Thank you one and all!
Thank you, John Thorne . . .
for being equally particular about
your methods, your materials
and your metaphors.
Food writing’s shameful secret, wrote John Thorne his seminal essay, “Cuisine Mécanique”, is its intellectual poverty. John himself is a notable exception. He is one of those rare authors who have the gift of transporting us into a world of their own creation which we are happy to occupy for a while in preference to any other. They are Virgils to our Dante, showing us around the territory and introducing us to the natives. In these magic realms, strangers speak to us immediately as old friends; arriving unexpectedly at dinner time, we find a place already set for us.
What is most attractive about Thorne's writing is the extraordinary degree to which the title of his newsletter, Simple Cooking, is his working principle. You will search in vain for Leaning Towers of Pizza, those quasi-edible structures which modern chefs raise like monuments to their overweening, transitory ambition. His recipes are as level as his prose, down-to-earth creations which follow a long tradition of unostentatious simplicity. He can linger for pages over a cup of cocoa or a bowl of porridge. In his hands plebeian macaroni cheese becomes a creamy marriage of cheddar and pasta, light years away from the floury "white sauce" with a suggestion of cheese flavor that one endured through so many school dinners.
Such simplicity is as deceptive as a Mozart piano sonata - in the words of Artur Schnabel, "too easy for children, too difficult for artists." Thorne takes up culinary clichés, working them over like clay images and breathing life into them until they dance of their own accord.
This magnetic attraction to simple tradition may not be unrelated to the fact that Thorne is by family heritage a Down East Yankee. Though he grew up near El Paso Texas, he spent his summers in Maine, where he eventually withdrew to a wintry coastal town so small as to be off the map. After a decade, driven by the environmental schizophrenia that commonly afflicts writers, he sought a compromise in Northampton, Mass, the genteel home of Smith College and of Calvin Coolidge.
And there he remains, with his wife and meticulous editor Martha, trudging between the kitchen and the word processor. So how does he gain experience of the world's gastronomic Meccas? "I am not, and never have been, a gourmet," he wrote in 1992. (How John Hess must have applauded those words!) "I possess no curiosity about world-class restaurants. . ." The principle is salutary, for most of our successful food writers are either living high off the hog or sucking up to the industry. (As new technology brings these apparent opposites closer together and the middle ground disappears into a black hole, it becomes almost obligatory to straddle them.)

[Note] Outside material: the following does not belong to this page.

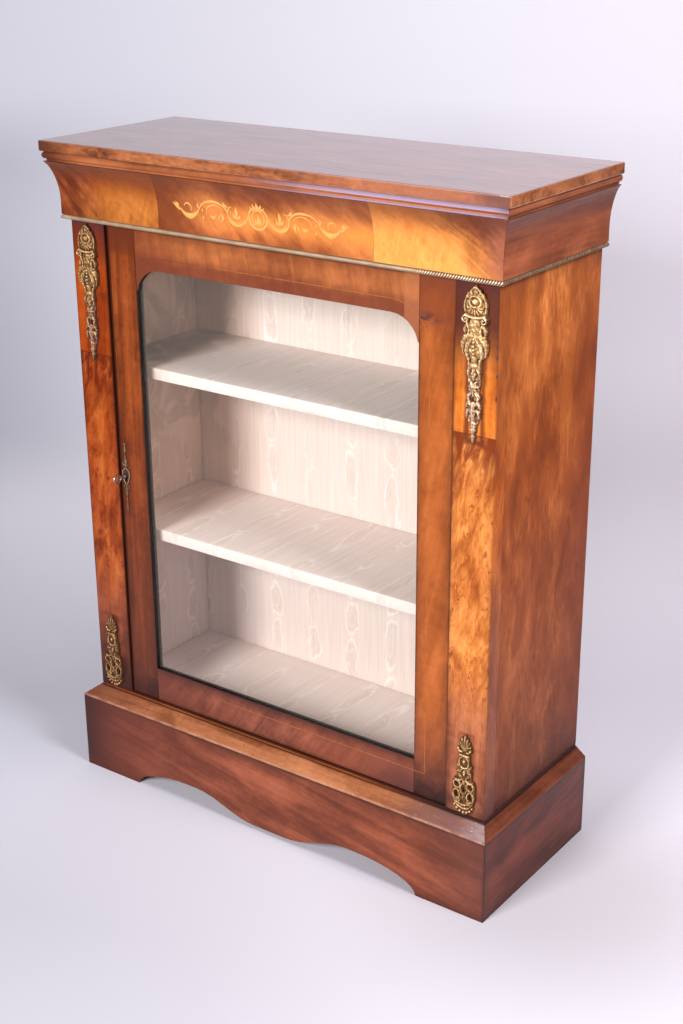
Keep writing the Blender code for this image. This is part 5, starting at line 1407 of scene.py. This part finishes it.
def rope_bead(name, node, place, material):
    """place turns (along share, outward, upward) into a point."""
    low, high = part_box(node)
    length = max(high[axis] - low[axis] for axis in range(3))
    rings = rope_rings(length, ROPE_SLIM * (high.z - low.z) / 2)
    points = [place(along, out, up, low, high) for row in rings for along, out, up, swell in row]
    faces = []
    for ring in range(len(rings) - 1):
        for step in range(ROPE_SIDES):
            following = (step + 1) % ROPE_SIDES
            a, b = ring * ROPE_SIDES, (ring + 1) * ROPE_SIDES
            faces.append((a + step, a + following, b + following, b + step))
    last = (len(rings) - 1) * ROPE_SIDES
    faces.append(tuple(range(ROPE_SIDES))[::-1])
    faces.append(tuple(last + step for step in range(ROPE_SIDES)))
    piece = mesh_piece(name, points, faces, "cabinet", material, 60)
    store(piece, "relief", [0.05 + 0.95 * swell ** 1.8 for row in rings for along, out, up, swell in row])
    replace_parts(piece, node)


front_low, front_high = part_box("gilt_bead_front")
ROPE_RADIUS = (front_high.z - front_low.z) / 2
ROPE_MIDDLE = front_low.y + ROPE_RADIUS
CORNER_Y = front_high.y
ROPE_HEIGHT = (front_high.z + front_low.z) / 2


def front_place(along, out, up, low, high):
    """A point of the front rope, whose ends are cut at the mitres."""
    y = min(ROPE_MIDDLE - out, CORNER_Y)
    half = CARCASE_SIDE + SIDE_SHARE * (CORNER_Y - y)
    return (-half + 2 * half * along, y, ROPE_HEIGHT + up)


def side_place(along, out, up, low, high):
    """A point of a side rope, which runs from its mitre to the back."""
    way = 1 if high.x > 0 else -1
    outer = high.x if way > 0 else -low.x
    inner = low.x if way > 0 else -high.x
    x = max(outer - ROPE_RADIUS + out, inner)
    start = CORNER_Y - (x - CARCASE_SIDE) / SIDE_SHARE
    return (way * x, start + (high.y - start) * along, ROPE_HEIGHT + up)


rope_bead("rope_bead_front", "gilt_bead_front", front_place, bead_gilt)
for side in ("left", "right"):
    rope_bead("rope_bead_" + side, "gilt_bead_" + side, side_place, side_bead_gilt)
print("rope bead turned")

# %% [markdown]
# ## Boxwood marquetry
# The scrolls on the frieze are thin yellow boxwood, sawn to shape and shaded by dipping one edge
# in hot sand. A scroll of marquetry is a stroke that swells and thins, so each one here is a
# ribbon along a smooth line. The ribbons are laid on the cove itself: a ray from the front finds
# the wood behind every point, so they follow its curve. Only one half is written, and the other
# is its mirror. Places are millimetres from the middle and from the centre line.

# %% Cut the marquetry
MARQUETRY_MIDDLE = -0.004
MARQUETRY_LEVEL = 0.9755
INLAY_PROUD = 0.00012
INLAY_LAYER = 0.00002
STROKE_FULLNESS = 1.05
BOX_TONES = ((0.4, 0.14, 0.03), (0.64, 0.27, 0.07), (0.8, 0.41, 0.13))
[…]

Thorne's world is introspective and ambiguously apolitical. He is not a Hebrew prophet like John Hess, warning us (accurately) of culinary corruption and impending disaster. Nor is he primarily a scholar, except in little boxes, functionally divorced from his text, in which he sends his readers off on literary fungi forays. Rather, he is a sculptor, whose most profound relationships are with his ingredients and the tools with which he manipulates them. No, manipulates is the wrong word - he makes himself vulnerable and coaxes them to reveal their inner nature.

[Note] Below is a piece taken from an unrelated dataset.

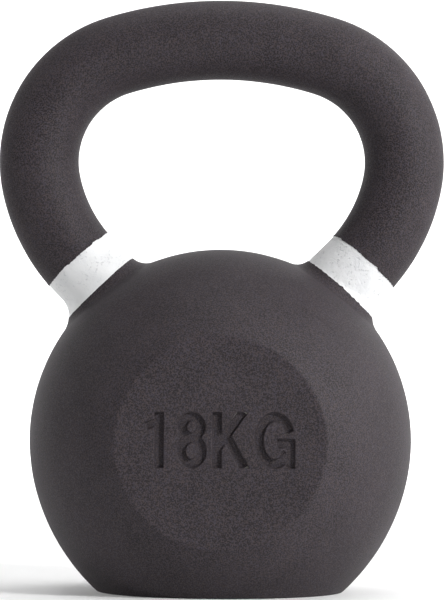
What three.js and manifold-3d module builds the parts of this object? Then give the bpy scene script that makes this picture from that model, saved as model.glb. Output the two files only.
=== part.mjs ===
// Cast-iron kettlebell: a one-piece casting under a black powder coat, with a painted band on each horn.
// Millimetres, +Z up. The origin is the middle of the flat base and the weight mark faces -Y.

import * as THREE from "three";
import { mergeVertices } from "three/addons/utils/BufferGeometryUtils.js";
import { ParametricGeometry } from "three/addons/geometries/ParametricGeometry.js";
import Module from "manifold-3d";

const wasm = await Module();
wasm.setup();

// ---- Driving dimensions (millimetres and degrees) -----------------------

const ballRadius = 82.4;
const ballCentreHeight = 65.2;
const lowerBallRadius = 91; // flatter arc that carries the ball down to its base
const lowerBallStartDrop = 20; // depth below the ball's centre where that arc takes over
const baseEdgeRound = 2;

const flatRadius = 44.2; // round flat on the front and on the back
const flatEdgeRound = 3;

const handleRadius = 17.15;
const windowHeight = 73.6; // clear height between the top of the ball and the grip bar
const barBendRadius = 152.4; // shallow arch of the grip bar
const barBendAngle = 17.25; // from the middle of the bar to a shoulder
const shoulderBendRadius = 48.1;
const shoulderBendAngle = 84.5;
const hornBendRadius = 72.3;
const hornLean = 45.75; // lean of a horn's straight end from upright
const outerFilletRadius = 10.5; // concave fillet between horn and ball, on the outer side of the horn
const innerFilletRadius = 8; // the same on the side of the window
const sideFilletRadius = 7; // the same on the front and on the back of the horn
const rootShare = 0.75; // the bar runs into the ball to within this share of its radius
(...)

IT IS CURIOUS that America, which has done so much to corrupt our diet, has also given us some of the most eloquent defenders of good simple food: M.F.K. Fisher, Waverley Root, A. J. Liebling, Roy Andries de Groot, Richard Olney, John & Karen Hess, Alice Waters. It produces more than its share of evangelists, dedicated advocates of endangered causes. A land of widespread (though far from universal) prosperity, it is a milieu in which maverick members of the prosperous middle classes can survive on the economic fringes, where they can afford the luxury of habitual integrity. Once they have withdrawn from the rat race, another luxury they can afford is time; thus John Thorne could spend years intermittently learning how to make an artisanal loaf of bread, a search that would be passed on to Jeffrey Steingarten. (It's ironic that this laborious process, forced upon peasants through the ages, is loftily dismissed by some readers as "elitist".)
England too once had a tradition of upper/middle class eccentricity, wittily documented by Sir Osbert Sitwell; but it has been overtaken by a brutal iconoclasm which is itself the new orthodoxy. (One surly London restaurant critic's chief claim to fame was being a drug addict.) Among Britain's knowledgeable and eloquent food writers, those who earn their living by it must typically don the motley of the popular journalist, conveying their real opinions by wit so abstruse as to escape the notice of all save their fellow-jesters. As for the prestigious British food magazines, they are so ardently devoted to sensuous photography that, for the inattentive browser, the text could be replaced with the telephone directory.
John Thorne is able to maintain the integrity of his prose style by the simple expedient of having been deemed by the American gourmet press to be unemployable. Not having written for Gourmet, he was untouched by its demise. As he recently wrote to me,
We live a modest life and so the hurly-burly of the financial world has mostly left us unscathed.
Meanwhile, as John gets older the interval between issues of Simple Cooking seems to get longer. Those of us who value his writing and his cooking must take comfort in the fact that he has always written, not just for the moment, but for a timeless and eternal present.